Animal Health Component
10%
Research Effort Categories
Basic
90%
Applied
10%
Developmental
0%
Goals / Objectives
The soil C sequestration potential of common cropping systems and land uses, including bio-fuel crops, on benchmark soils throughout the southern US are largely unknown. Similarly, the impact of climate regime, which can have a varying effect across the southern states, on soil C sequestration potential is largely unknown. Therefore, to address these present knowledge gaps and unify present research activities in the southern and south-eastern US into a common goal, the overall objective of this regional research project is to assess the soil carbon sequestration potential of common agricultural and natural ecosystems of varying ages on benchmark soils across the southern region climate gradient. Though the main study objective will be on direct assessment of soil carbon sequestration potential, several related sub-objectives will also be explored, namely i) evaluate the effects of land use, crop rotation, tillage practice, soil texture, and ecosystem age/rotation duration on soil carbon concentration, content, and sequestration and related soil physical and chemical properties, ii) quantify and understand the physical and chemical processes that relate to and control soil carbon sequestration, and iii) investigate spatial variability issues associated with soil carbon content and sequestration.
Project Methods
In each of several different land use areas, soil samples 0- to 5-cm and from 5- to 15-cm deep will be collected annually from a grid system with the grid spacing appropriate for the size of the management area.
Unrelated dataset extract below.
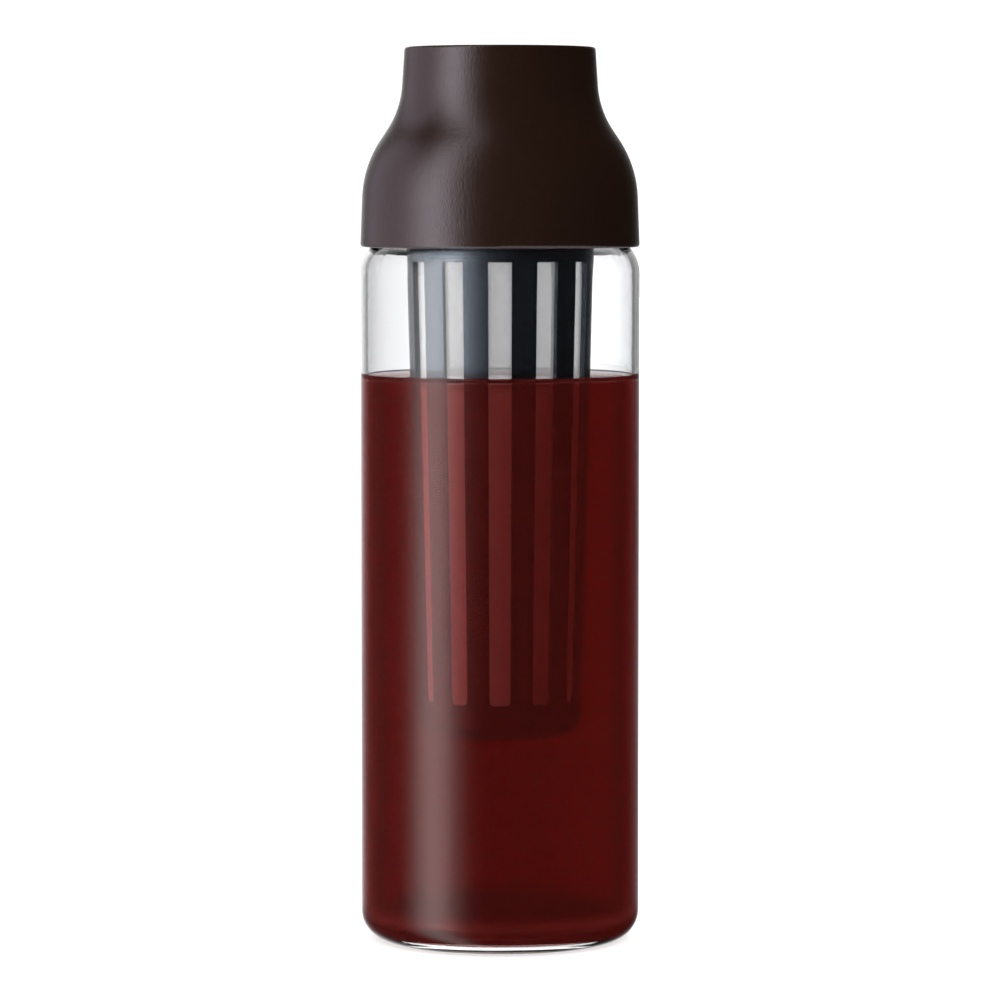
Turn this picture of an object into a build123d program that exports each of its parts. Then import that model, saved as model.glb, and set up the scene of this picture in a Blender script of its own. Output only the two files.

Samples will be air-dried, and sieved to < 2-mm particle size. Basic soil characterization will include: 1) total carbon and nitrogen by combustion analysis; 2) 1:1 soil:water pH; 3) cation exchange capacity via sum of salt-exchangeable cations via inductively-couple plasma spectroscopy; 4) MS soil test extractable potassium, phosphorus, calcium, magnesium, and sodium via inductively-couple plasma spectroscopy. Standard soil characterization (texture, mineralogy, pH, cation exchange capacity, organic matter content, etc) will also be determined. Topography (slope and aspect) will be determined using the continuous elevation measurements and GIS software. Data will be analyzed determine the effects of soil physical and chemical properties and land use/cropping system on soil C and N sequestration. Soil carbon sequestration rates will be expressed within upper and lower limits of their associated variability. Soil physical and chemical data will be correlated with soil carbon to determine their relationships. Correlations will be assessed using statistical models for spatial data. The spatial analysis will begin with a linear regression model, or possibly a principal components regression model if the independent variables are extremely correlated. If spatial correlation is present, an appropriate variogram structure will be selected to adjust for the spatial correlation.